Aristarchus (/ˌærəˈstɑrkəs/; Ἀρίσταρχος, Aristarkhos) was a ruler of Colchis as a client of Rome from 63 BC to c. 50 BC. He was installed by the Roman general Pompey as part of his settlement of Asia during the Mithridatic Wars. Aristarchus is principally known from the works of the 1st-century historian Appian as well as the coinage issued in his name.

== Biography ==
Aristarchus was appointed, in 63 BC, by Pompey on his conquest of Colchis, a region on the Black Sea, in the course of the Third Mithridatic War which pitted Rome against Mithridates VI of Pontus. Aristarchus's becoming "a dynast of the Colchians" is reported by Appian. The fact of appointment of a new ruler in Colchis is also known to Strabo, but he does not specify the dynast's name. As Aristarchus's extant drachms confirm he was "over Colchis", but he was not a king despite being so called by the 4th-century historian Eutropius.

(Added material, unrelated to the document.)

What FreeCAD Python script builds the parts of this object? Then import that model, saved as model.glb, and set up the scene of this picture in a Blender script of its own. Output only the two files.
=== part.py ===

Aristarchus was probably one of the local aristocrats, skeptouchoi ("sceptre-bearers"), who chose to side with the Romans during the war with Mithridates. The only other skeptouchos known by name, Olthaces, was made prisoner by Pompey and paraded in the streets of Rome as part of his triumphal procession. The extent of Aristarchus's possessions is not known. He could have sat at Phasis, at modern Poti, the end-point of Pompey's Colchian campaign, or Dioscurias, an important Hellenistic city, probably near modern-day Sukhumi, where one of his coins has been found. The year 12 on Aristarchus's coinage indicates that his rule in Colchis continued to at least 52 or 51 BC and probably later, until c. 47 BC, when the late king Mithridates's son, Pharnaces II, took advantage of a civil war in Rome and conquered Colchis.

== Coinage ==
Of the seven extant silver coins issued in the name of Aristarchus, one is located at the British Museum, Berlin, and Paris, two in the Hermitage Museum, one, unpublished, at Oxford's Ashmolean Museum, and one, in Tbilisi. The find-spot of only one of the Hermitage examples is known, near Sukhumi, and the other, near Igoeti in eastern Georgia in 2018. The obverse depicts a male head in a radiant crown, presumably Helios, but resembling Pompey. In the view of the Georgian numismatist Dundua, this depiction marries the traditional claim of the kings of Colchis to be descended from the sun-god to a political necessity to recognize Pompey as the source of Aristarchus's power. The seated female figure wearing a mural crown on the reverse is probably Tyche, a deity that governed the fortune and prosperity of a city, accompanied by the legend ΑΡΙΣΤΑΡΧΟ(Υ) ΤΟΥ ΕΠΙ ΚΟΛΧΙΔΟ(Σ).